Miss Forsythe returns with her friend, Letta. Willy, insulted at
Biff’s “spite,” furiously lashes out at his son’s attempts to explain
himself and the impossibility of returning to Oliver. Willy wanders
into the restroom, talking to himself, and an embarrassed Happy
informs the women that he is not, in fact, their father. Biff angrily
tells Happy to help Willy, accusing him of not caring about their
father. He hurries out of the restaurant in a vortex of guilt and
anguish. Happy frantically asks Stanley for the bill; when the waiter
doesn’t respond immediately, Happy rushes after Biff, pushing Miss
Forsythe and Letta along in front of him and leaving Willy babbling
alone in the restroom.
Analysis
Willy’s encounters with Howard, Bernard, and Charley constitute serious
blows to the fantasy through which he views his life; his constructed
reality is falling apart. Biff has also experienced a moment of
truth, but he regards his epiphany as a liberating experience from a
lifetime of stifling and distorting lies. He wishes to leave behind
the facade of the Loman family tradition so that he and his father
can begin to relate to one another honestly. Willy, on the other
hand, wants his sons to aid him in rebuilding the elaborate fantasies
that deny his reality as a defeated man. Willy drives Biff to produce
a falsely positive report of his interview with Oliver, and Happy
is all too willing to comply. When Biff fails to produce the expected
glowing report, Happy, who has not had the same revelation as Biff, chimes
in with false information about the interview.

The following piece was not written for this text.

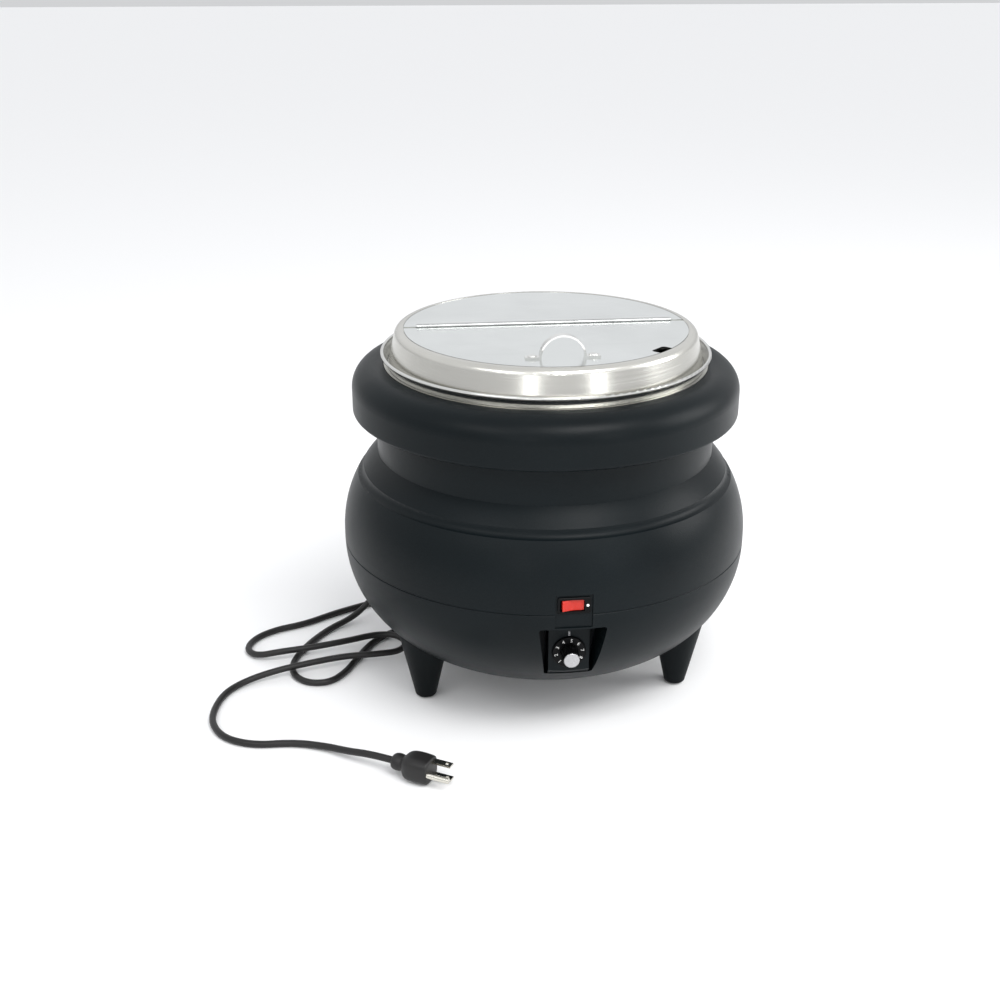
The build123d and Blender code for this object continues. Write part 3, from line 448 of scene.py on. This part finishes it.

Willy’s greatest fear is realized during his ill-fated
dinner with Biff and Happy. In his moment of weakness and defeat,
he asks for their help in rebuilding his shattered concept of his
life; he is not very likable, and he is well aware of it. Biff and
Happy’s neglect of him fits into a pattern of abandonment. Like
Willy’s father, then Ben, then Howard, Biff and Happy erode Willy’s
fantasy world. The scene in Frank’s Chop House is pivotal to Willy’s
unraveling and to Biff’s disillusionment. Biff’s epiphany in Oliver’s
office regarding Willy’s exaggeration of Biff’s position at Oliver’s
store puts him on a quest to break through the thick cloud
of lies surrounding his father at any cost. Just as Willy refuses
to hear what he doesn’t want to accept, Biff refuses to subject
himself further to his father’s delusions.
Willy’s pseudo-religious quest for success is founded
on a complex, multilayered delusion, and Biff believes that for
his father to die well (in the medieval, Christian sense of the
word—much of the play smacks of the anachronistic absurdity of the
medieval values of chivalry and blind faith), he must break through
the heavy sediment of lies to the truth of his personal degradation.
Both Willy and Biff are conscious of the disparity between Dave
Singleman’s mythic “death of a salesman” and the pathetic nature
of Willy’s impending death. Willy clings to the hope that the “death
of a salesman” is necessarily noble by the very nature of the profession,
whereas Biff understands that behind the veneer of the American
Dream’s empty promises lies a devastatingly lonely death diametrically
opposed to the one that Singleman represents and that the Dream
itself posits. Happy and Linda wish to allow Willy to die covered
by the diminishing comfort of his delusions, but Biff feels a moral
responsibility to try to reveal the truth.